Progress in Computational Physics (PiCP)

An Introduction to Fluid-Porous Interface Coupling

Author(s): M. Ehrhardt

Pp: 3-12 (10)

DOI: 10.2174/978160805254711202010003

* (Excluding Mailing and Handling)


The computation of numerical solutions to coupled flow problems in fluid and porous media is an important issue in many environmental and industrial problems. In this introductory chapter we shortly review suitable interface conditions for modeling the coupling of the porous medium flow with the fluid flow. We will discuss the two well studied cases of normal and parallel flow over a porous layer and focus on the later one.

After discussing different mathematical models this chapter mainly describes possible coupling strategies and interface conditions between the free fluid flow in the channel domain and the filtration velocity in the porous diffusion region.

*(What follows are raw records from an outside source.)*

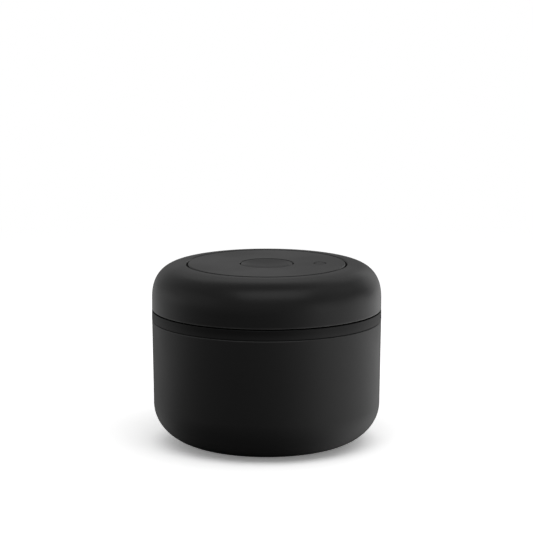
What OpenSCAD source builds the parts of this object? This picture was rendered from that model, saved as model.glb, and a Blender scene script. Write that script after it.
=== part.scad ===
// Vacuum coffee canister: a drawn steel body and a twist lid with a pump inside.
// Twisting the cap runs three follower pins along helical grooves and lifts a
// ring piston, which draws air out of the canister through two flap valves.
// Millimetres, +Z up, origin on the table under the middle of the canister.

/* [Width] */
// Diameter of the disc in the middle of the cap
plate_d = 80.5; // [76:0.1:100]
// Width of the cap's ring round the disc, from its hole to its widest
ring_w = 17.75; // [15.5:0.05:24]

/* [Canister] */
// Height of the steel body from the table to its rim
can_h = 64.2; // [52:0.1:160]
// Thickness of the drawn steel
can_wall = 0.8; // [0.6:0.1:1.2]
// Narrowing of the radius from the rim down to the foot corner
can_draft = 0.65; // [0:0.05:1.2]
// Height of the rounded foot corner
foot_corner_h = 21.5; // [14:0.5:26]
// Width of the rounded foot corner
foot_corner_w = 25; // [18:0.5:32]
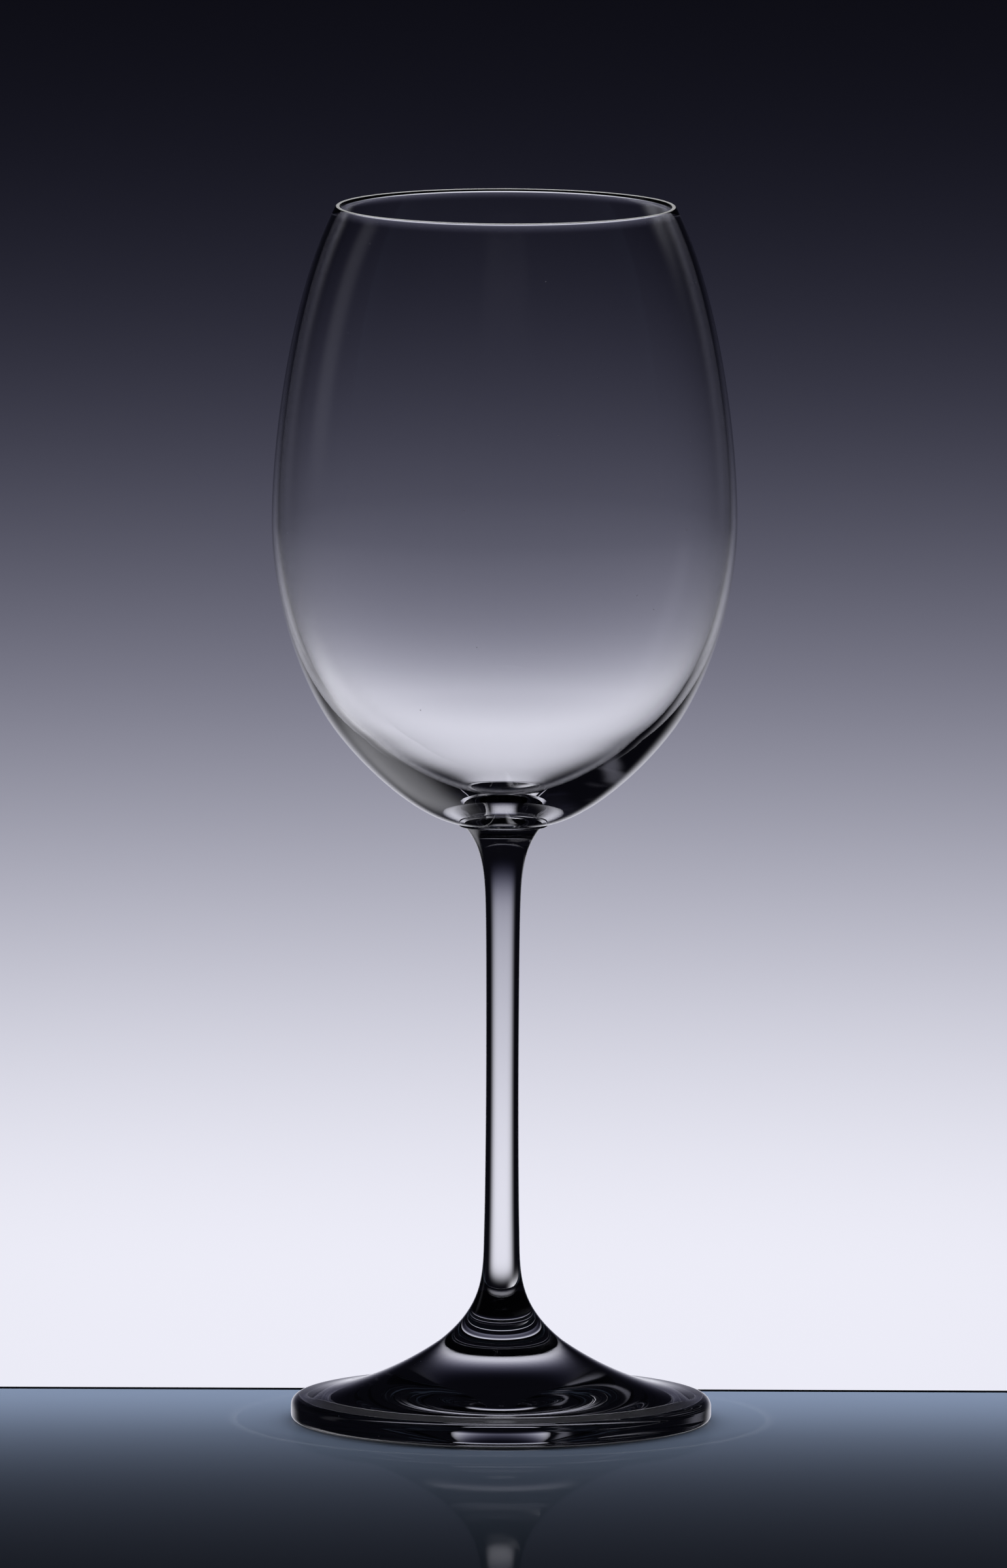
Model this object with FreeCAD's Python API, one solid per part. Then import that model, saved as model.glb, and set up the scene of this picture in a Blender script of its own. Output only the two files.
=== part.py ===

The difficulty in finding effective coupling conditions at the interface between the channel flow and the porous layer lies in the fact that often, the orders of the corresponding (partial) differential operators in the fluid and porous domains are different, e.g. when using Darcy’s equation and (Navier-) Stokes equation. This situations makes it difficult from a mathematical point of view to find suitable interface condition, that are physical reasonable and lead to a well-posed problem. Alternatively, one can prevent this difficulty by applying the Brinkman model in the porous layer.

We will review different coupling strategies, e.g. the pioneering work of Beavers & Joseph, the later modification by Saffman and also its recent improvement by Le Bars & Worster. Finally, three different mathematical models for fluid–porous interfaces in a simple channel geometry are discussed and explicit Poiseuille-like solutions for the flow velocity are derived that can lead to semi-analytic numerical methods.

A short version of this introduction focusing on fuel cells was published in [10].

Keywords: Beavers-Joseph interface condition, Brinkman model, coupling conditions, Darcy’s equation, decomposition techniques, filtration velocity, fluid-porous interface, Proton exchange membrane (PEM), near parallel flow, near normal flow, single-domain approach, transition zone approach.